PROBLEM TO WORK ON » Check each line of the data for "parts" and select those that have it.

### SUPPLIED ENTRIES ###

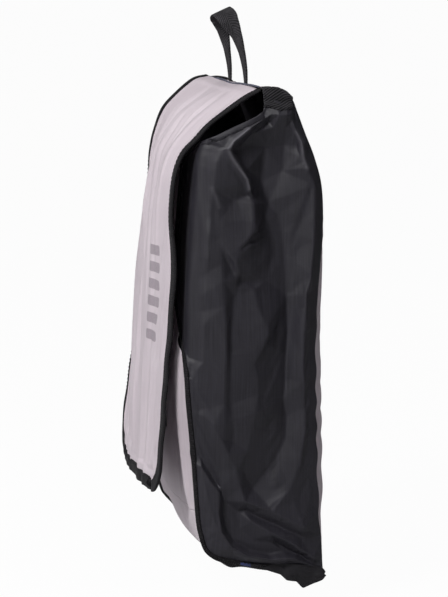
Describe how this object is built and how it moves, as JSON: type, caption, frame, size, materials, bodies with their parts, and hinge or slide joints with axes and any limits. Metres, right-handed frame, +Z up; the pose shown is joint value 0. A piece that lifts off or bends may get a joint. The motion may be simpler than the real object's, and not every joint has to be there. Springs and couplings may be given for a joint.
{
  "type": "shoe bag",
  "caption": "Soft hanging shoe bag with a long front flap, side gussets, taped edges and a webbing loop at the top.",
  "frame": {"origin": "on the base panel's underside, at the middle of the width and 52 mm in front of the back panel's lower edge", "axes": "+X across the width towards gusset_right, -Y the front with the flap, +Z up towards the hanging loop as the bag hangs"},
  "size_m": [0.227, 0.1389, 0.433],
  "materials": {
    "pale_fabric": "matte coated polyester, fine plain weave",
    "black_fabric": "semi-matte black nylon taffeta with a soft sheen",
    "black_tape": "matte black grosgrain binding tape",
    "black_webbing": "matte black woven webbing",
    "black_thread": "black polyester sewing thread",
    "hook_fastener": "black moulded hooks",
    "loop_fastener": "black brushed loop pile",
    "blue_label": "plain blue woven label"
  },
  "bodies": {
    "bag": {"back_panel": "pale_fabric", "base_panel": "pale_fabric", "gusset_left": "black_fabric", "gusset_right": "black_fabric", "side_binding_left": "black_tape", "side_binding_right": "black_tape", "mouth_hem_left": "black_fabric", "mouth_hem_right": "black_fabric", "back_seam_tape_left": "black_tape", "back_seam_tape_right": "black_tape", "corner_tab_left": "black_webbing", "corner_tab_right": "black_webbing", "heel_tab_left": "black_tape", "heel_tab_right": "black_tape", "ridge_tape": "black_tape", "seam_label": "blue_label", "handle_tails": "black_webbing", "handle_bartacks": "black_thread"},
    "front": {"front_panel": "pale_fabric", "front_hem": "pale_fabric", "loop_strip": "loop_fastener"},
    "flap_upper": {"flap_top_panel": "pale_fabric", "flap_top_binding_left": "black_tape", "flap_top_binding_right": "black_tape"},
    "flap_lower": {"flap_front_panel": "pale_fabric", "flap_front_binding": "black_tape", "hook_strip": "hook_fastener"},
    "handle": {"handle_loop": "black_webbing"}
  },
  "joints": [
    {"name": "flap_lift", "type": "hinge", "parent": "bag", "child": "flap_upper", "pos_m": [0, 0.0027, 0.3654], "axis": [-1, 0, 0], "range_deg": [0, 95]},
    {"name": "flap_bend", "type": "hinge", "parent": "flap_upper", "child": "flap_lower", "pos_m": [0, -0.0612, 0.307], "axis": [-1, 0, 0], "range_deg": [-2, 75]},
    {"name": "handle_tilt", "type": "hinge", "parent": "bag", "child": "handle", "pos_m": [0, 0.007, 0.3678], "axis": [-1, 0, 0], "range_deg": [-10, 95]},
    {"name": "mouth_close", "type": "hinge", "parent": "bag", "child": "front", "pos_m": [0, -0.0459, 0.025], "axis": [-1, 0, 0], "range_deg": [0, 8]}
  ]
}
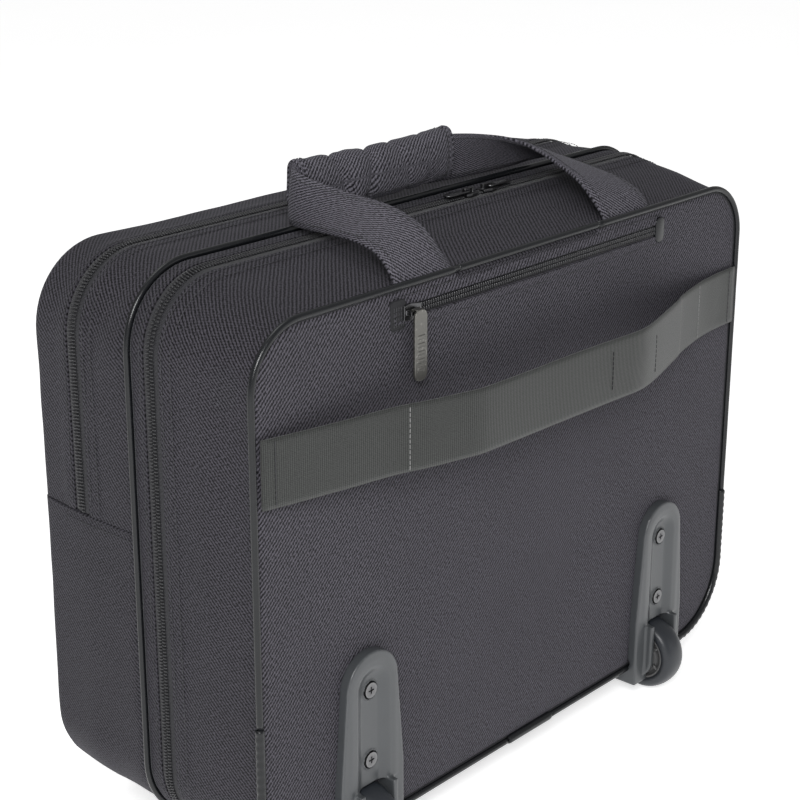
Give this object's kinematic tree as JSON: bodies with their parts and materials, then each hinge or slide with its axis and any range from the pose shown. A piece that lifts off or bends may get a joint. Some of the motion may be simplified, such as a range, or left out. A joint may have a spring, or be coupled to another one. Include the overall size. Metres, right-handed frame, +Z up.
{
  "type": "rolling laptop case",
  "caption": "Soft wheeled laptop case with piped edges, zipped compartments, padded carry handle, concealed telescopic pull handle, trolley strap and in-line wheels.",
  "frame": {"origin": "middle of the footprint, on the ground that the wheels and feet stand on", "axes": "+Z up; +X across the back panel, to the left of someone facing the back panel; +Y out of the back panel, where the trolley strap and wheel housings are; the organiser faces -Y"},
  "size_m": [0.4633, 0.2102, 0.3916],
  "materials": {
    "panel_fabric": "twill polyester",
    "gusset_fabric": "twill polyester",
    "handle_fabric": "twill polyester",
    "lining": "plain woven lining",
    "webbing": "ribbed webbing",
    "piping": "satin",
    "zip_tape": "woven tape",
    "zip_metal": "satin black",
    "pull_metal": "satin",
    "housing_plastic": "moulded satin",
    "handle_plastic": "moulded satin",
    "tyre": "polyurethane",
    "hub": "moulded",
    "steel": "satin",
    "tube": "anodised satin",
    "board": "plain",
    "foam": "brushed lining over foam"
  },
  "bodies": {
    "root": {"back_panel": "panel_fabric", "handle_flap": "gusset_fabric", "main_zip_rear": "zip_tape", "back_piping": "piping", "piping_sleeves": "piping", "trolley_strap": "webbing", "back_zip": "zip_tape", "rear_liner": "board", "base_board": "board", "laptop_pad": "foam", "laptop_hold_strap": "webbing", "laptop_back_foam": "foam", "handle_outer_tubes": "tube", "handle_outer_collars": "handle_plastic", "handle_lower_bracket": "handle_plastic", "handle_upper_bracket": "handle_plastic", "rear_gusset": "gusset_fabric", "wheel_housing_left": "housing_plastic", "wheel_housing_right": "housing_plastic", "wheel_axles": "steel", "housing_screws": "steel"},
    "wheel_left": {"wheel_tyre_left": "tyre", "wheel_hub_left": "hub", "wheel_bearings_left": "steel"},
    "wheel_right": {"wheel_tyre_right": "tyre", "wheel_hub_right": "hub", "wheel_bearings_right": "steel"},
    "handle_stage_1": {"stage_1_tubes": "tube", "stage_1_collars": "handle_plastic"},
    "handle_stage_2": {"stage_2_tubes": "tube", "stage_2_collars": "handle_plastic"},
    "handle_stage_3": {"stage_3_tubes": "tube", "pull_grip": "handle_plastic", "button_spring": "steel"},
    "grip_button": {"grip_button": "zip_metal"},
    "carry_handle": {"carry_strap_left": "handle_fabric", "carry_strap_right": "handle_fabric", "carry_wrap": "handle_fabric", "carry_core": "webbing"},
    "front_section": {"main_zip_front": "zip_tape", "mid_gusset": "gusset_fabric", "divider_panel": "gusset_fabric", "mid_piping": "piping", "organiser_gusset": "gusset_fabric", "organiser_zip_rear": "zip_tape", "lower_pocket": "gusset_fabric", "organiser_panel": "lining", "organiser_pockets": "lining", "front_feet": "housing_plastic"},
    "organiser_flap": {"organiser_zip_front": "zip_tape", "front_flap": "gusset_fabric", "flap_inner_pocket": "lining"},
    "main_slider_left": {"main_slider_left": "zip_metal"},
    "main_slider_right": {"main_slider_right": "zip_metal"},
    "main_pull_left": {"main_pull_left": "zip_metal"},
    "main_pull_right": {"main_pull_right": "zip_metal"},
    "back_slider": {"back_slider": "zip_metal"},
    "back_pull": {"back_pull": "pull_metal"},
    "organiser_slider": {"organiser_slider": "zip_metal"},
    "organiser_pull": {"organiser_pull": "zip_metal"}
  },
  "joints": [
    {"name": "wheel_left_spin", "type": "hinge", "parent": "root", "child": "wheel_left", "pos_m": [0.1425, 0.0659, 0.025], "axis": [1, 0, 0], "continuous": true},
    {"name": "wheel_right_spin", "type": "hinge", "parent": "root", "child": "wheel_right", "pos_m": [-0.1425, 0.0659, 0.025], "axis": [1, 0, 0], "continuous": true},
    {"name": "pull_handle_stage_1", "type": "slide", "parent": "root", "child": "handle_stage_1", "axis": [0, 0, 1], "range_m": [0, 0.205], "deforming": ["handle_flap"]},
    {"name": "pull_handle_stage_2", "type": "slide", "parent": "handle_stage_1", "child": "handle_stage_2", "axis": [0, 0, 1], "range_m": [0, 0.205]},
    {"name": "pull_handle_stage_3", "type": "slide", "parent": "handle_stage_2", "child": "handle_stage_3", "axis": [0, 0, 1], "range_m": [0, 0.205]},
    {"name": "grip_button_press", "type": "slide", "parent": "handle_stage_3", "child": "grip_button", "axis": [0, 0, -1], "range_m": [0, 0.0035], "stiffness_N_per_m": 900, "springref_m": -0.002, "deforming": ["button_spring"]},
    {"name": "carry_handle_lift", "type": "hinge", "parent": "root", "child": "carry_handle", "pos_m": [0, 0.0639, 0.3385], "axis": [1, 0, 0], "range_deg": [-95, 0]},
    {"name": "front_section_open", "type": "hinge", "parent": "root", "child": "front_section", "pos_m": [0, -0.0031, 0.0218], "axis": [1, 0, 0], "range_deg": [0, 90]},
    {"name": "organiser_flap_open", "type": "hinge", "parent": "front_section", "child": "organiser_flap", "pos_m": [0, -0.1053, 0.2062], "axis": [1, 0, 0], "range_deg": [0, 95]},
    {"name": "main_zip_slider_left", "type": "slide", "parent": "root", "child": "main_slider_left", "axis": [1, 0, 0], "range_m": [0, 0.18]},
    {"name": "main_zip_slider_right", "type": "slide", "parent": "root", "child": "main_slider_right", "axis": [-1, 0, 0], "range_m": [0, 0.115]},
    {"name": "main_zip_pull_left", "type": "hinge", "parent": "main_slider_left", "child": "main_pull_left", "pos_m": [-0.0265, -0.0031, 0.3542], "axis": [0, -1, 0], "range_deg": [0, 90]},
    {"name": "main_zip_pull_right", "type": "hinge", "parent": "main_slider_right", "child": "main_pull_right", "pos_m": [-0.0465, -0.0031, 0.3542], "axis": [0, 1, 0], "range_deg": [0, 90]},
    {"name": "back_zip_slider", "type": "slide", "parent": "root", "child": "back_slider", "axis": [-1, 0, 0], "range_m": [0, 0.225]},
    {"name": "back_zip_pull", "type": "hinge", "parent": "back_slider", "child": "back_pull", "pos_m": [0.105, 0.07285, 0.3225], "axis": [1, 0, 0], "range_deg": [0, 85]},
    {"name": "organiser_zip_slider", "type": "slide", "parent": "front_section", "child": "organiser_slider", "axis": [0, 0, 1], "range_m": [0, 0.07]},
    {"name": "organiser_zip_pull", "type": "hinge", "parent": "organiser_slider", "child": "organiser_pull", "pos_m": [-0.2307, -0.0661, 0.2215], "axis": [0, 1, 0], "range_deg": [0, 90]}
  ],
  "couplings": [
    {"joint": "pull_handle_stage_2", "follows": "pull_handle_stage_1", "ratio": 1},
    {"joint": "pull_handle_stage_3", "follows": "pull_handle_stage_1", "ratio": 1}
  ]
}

###

SOLVED PROBLEM »
Describe how this object is built and how it moves, as JSON: type, caption, frame, size, materials, bodies with their parts, and hinge or slide joints with axes and any limits. Metres, right-handed frame, +Z up; the pose shown is joint value 0. A piece that lifts off or bends may get a joint. The motion may be simpler than the real object's, and not every joint has to be there. Springs and couplings may be given for a joint.
Give this object's kinematic tree as JSON: bodies with their parts and materials, then each hinge or slide with its axis and any range from the pose shown. A piece that lifts off or bends may get a joint. Some of the motion may be simplified, such as a range, or left out. A joint may have a spring, or be coupled to another one. Include the overall size. Metres, right-handed frame, +Z up.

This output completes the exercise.